▸ **RECORDS FOR THIS EXERCISE**
####################

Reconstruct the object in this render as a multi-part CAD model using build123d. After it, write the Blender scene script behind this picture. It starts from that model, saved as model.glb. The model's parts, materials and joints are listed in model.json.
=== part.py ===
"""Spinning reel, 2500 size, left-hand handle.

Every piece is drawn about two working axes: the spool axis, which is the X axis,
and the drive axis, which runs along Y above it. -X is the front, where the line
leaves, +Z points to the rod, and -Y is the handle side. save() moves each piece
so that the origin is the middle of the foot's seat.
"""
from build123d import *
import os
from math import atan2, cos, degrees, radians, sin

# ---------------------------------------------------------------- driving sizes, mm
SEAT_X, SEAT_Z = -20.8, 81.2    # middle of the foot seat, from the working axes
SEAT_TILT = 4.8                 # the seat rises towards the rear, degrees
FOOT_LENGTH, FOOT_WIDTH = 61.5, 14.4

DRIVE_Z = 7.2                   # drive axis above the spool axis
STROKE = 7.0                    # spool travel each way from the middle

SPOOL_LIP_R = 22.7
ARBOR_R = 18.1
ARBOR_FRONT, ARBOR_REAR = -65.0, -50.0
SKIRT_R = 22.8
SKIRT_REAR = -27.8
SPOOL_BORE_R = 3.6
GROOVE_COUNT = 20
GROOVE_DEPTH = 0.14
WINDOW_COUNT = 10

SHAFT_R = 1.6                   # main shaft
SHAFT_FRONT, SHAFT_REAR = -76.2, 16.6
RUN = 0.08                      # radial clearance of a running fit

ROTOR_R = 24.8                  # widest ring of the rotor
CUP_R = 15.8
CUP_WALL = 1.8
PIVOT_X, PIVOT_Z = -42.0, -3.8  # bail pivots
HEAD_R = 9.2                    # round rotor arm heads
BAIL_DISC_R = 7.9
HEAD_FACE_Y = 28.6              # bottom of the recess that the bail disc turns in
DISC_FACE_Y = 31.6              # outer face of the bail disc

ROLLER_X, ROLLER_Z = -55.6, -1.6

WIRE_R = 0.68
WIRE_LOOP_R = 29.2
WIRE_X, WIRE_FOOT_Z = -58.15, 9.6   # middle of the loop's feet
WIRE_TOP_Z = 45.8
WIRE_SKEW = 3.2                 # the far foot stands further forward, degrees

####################

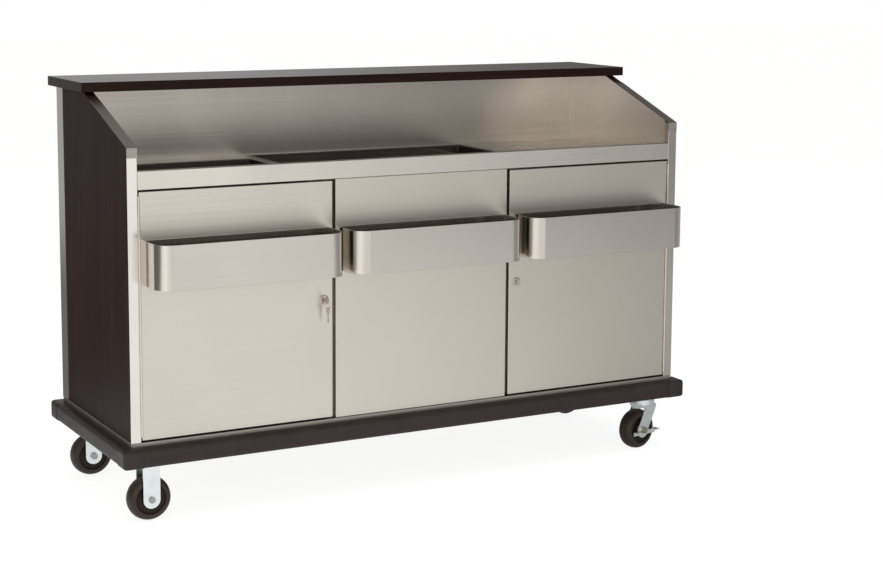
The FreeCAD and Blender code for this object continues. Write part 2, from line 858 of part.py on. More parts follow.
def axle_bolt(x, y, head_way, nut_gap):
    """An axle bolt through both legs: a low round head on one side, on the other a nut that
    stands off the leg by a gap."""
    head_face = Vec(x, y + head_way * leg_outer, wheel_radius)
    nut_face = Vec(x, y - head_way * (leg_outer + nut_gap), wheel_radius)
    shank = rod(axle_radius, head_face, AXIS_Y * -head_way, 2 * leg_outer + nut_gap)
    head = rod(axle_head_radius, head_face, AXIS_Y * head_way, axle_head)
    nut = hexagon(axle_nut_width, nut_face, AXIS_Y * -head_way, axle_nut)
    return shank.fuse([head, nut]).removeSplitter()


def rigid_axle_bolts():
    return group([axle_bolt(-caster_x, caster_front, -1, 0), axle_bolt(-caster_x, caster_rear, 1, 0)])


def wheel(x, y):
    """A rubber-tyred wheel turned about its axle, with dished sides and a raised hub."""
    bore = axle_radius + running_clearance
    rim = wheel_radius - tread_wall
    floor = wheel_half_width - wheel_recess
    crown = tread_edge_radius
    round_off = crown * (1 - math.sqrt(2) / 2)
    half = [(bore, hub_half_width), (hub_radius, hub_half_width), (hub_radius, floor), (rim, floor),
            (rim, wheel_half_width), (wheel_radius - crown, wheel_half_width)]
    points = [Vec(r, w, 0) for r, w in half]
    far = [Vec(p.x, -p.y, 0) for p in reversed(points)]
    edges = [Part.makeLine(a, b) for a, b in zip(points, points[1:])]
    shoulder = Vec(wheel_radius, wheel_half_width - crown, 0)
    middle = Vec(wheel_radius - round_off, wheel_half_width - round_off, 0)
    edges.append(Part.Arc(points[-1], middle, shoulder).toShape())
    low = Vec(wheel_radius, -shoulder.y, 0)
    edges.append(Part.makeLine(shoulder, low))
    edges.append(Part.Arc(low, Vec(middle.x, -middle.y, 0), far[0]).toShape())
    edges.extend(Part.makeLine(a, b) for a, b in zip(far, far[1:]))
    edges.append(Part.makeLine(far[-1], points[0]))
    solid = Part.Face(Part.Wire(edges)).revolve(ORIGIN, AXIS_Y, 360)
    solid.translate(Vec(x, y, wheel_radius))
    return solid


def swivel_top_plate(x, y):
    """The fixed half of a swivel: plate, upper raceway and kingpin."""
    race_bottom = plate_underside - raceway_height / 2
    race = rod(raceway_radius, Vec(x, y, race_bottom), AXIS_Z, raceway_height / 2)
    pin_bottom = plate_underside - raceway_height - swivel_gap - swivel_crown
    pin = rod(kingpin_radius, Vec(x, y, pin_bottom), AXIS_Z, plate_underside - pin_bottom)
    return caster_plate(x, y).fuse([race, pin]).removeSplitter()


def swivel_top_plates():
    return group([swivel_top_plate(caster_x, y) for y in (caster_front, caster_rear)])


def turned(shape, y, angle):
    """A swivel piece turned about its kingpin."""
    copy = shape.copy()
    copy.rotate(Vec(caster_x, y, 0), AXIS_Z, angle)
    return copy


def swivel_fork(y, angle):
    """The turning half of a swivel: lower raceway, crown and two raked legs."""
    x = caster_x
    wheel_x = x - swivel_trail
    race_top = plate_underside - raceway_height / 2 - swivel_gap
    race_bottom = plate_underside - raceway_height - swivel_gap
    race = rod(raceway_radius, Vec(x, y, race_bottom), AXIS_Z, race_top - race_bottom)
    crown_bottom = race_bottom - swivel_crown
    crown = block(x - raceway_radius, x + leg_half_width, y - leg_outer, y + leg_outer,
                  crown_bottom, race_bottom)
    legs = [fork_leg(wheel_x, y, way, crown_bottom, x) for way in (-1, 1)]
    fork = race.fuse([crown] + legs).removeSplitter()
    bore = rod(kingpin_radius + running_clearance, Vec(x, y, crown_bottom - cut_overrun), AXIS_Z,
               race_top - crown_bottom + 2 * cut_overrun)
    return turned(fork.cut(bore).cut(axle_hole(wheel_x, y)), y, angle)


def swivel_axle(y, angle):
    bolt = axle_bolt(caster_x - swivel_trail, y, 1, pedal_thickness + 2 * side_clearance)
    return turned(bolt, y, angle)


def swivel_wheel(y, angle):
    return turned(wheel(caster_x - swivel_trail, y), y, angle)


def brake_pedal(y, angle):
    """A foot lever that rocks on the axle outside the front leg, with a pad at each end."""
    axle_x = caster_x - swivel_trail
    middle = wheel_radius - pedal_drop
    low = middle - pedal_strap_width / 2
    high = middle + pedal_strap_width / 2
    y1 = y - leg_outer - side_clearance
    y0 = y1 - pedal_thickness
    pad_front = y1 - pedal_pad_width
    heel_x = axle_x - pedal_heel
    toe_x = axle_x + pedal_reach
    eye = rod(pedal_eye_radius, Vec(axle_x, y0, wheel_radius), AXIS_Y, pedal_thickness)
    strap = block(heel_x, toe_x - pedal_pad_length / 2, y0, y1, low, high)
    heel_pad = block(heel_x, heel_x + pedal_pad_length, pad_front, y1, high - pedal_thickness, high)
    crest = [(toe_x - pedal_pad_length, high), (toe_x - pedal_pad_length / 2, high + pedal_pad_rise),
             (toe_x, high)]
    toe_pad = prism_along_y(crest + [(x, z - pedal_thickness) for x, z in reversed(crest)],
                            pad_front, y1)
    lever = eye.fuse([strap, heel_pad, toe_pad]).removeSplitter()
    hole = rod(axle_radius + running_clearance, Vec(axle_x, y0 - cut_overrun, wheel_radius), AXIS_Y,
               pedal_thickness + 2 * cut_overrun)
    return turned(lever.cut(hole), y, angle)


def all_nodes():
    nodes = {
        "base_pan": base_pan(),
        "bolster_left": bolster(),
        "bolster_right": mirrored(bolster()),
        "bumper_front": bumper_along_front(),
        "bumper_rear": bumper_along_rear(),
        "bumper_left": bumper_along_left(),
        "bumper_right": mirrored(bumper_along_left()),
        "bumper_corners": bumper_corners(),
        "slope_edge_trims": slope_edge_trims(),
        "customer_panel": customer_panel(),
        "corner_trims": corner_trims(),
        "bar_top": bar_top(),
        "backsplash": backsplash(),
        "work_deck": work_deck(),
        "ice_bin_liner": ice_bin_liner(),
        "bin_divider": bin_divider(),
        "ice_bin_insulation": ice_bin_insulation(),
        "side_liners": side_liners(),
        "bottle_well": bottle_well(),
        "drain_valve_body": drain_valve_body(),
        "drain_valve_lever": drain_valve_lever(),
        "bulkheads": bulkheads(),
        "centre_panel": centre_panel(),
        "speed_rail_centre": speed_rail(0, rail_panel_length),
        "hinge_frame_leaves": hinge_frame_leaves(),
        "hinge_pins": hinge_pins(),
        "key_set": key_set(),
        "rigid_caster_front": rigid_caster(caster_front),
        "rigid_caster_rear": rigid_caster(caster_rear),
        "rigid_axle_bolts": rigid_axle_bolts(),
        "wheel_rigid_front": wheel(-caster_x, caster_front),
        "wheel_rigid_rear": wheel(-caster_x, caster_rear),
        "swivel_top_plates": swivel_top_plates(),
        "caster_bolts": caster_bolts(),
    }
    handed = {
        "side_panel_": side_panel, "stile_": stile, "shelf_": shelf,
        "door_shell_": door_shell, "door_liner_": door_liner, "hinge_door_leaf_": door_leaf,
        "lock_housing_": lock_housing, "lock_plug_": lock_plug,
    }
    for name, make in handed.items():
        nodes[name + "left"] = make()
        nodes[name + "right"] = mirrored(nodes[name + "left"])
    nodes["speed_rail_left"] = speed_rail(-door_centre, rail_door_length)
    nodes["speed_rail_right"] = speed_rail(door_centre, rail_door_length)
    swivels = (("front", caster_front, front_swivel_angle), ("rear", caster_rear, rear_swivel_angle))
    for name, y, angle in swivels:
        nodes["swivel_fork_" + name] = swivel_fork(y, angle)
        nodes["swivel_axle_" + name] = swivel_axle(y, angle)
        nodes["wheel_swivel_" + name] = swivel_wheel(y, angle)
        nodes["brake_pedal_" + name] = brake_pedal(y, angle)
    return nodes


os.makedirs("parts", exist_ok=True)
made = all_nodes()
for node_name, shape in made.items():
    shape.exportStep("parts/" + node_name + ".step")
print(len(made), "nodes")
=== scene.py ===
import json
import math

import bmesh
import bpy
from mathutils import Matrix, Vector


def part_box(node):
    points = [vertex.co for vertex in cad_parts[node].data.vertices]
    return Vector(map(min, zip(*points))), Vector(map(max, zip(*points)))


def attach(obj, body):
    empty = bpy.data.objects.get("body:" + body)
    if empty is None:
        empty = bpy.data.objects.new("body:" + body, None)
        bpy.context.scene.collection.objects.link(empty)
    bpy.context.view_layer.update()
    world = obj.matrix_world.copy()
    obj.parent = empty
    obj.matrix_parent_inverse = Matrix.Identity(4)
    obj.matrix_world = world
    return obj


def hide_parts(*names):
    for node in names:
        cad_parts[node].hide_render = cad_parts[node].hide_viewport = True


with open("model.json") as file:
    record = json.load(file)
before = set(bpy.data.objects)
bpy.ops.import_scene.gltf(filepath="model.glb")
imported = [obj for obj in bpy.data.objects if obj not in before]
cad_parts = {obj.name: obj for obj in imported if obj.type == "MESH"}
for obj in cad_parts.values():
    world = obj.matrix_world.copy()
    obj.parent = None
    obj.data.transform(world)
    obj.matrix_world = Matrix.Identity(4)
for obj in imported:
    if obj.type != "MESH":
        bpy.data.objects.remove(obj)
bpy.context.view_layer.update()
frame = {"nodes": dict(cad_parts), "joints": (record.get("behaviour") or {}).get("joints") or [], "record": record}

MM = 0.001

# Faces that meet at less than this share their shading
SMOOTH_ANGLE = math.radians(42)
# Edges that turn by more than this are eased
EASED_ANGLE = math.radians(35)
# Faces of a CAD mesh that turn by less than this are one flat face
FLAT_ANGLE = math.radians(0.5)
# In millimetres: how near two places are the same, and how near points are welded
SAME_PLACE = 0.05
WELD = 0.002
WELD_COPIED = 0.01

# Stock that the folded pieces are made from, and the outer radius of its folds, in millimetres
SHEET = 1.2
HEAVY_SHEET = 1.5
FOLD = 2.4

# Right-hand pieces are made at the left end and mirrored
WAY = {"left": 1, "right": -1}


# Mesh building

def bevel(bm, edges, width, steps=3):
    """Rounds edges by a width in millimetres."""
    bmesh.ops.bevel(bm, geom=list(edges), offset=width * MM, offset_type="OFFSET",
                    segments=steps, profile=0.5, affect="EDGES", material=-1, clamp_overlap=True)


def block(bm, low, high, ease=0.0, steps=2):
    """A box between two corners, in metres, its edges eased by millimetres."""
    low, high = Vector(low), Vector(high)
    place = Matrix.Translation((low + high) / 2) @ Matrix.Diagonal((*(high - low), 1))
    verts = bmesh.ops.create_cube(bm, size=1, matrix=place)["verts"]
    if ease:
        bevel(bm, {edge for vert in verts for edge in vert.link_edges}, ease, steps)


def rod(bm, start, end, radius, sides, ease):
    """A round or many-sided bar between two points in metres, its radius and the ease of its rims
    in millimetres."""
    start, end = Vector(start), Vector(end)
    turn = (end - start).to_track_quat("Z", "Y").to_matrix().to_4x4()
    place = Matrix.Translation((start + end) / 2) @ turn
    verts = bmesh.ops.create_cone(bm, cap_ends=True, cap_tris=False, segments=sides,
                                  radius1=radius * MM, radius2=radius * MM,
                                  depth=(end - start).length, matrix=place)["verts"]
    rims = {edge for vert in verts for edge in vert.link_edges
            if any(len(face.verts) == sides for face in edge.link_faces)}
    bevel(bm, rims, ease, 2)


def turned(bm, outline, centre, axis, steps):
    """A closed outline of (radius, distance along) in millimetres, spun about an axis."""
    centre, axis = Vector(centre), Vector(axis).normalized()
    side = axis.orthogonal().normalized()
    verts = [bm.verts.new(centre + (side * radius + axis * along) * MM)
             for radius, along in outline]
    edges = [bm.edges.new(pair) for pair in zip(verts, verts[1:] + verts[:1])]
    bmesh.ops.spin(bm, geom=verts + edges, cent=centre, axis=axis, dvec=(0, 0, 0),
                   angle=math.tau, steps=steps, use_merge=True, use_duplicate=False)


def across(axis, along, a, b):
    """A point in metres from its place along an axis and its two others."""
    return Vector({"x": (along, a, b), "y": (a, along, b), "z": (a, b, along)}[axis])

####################

▸ **TASK BRIEF**
The lines above from the one containing "The FreeCAD and" through the one containing "caster_rear, 1, 0)])" are to be set down exactly, and no others.

▸ **RESPONSE TO THIS TASK**
The FreeCAD and Blender code for this object continues. Write part 2, from line 858 of part.py on. More parts follow.
def axle_bolt(x, y, head_way, nut_gap):
    """An axle bolt through both legs: a low round head on one side, on the other a nut that
    stands off the leg by a gap."""
    head_face = Vec(x, y + head_way * leg_outer, wheel_radius)
    nut_face = Vec(x, y - head_way * (leg_outer + nut_gap), wheel_radius)
    shank = rod(axle_radius, head_face, AXIS_Y * -head_way, 2 * leg_outer + nut_gap)
    head = rod(axle_head_radius, head_face, AXIS_Y * head_way, axle_head)
    nut = hexagon(axle_nut_width, nut_face, AXIS_Y * -head_way, axle_nut)
    return shank.fuse([head, nut]).removeSplitter()


def rigid_axle_bolts():
    return group([axle_bolt(-caster_x, caster_front, -1, 0), axle_bolt(-caster_x, caster_rear, 1, 0)])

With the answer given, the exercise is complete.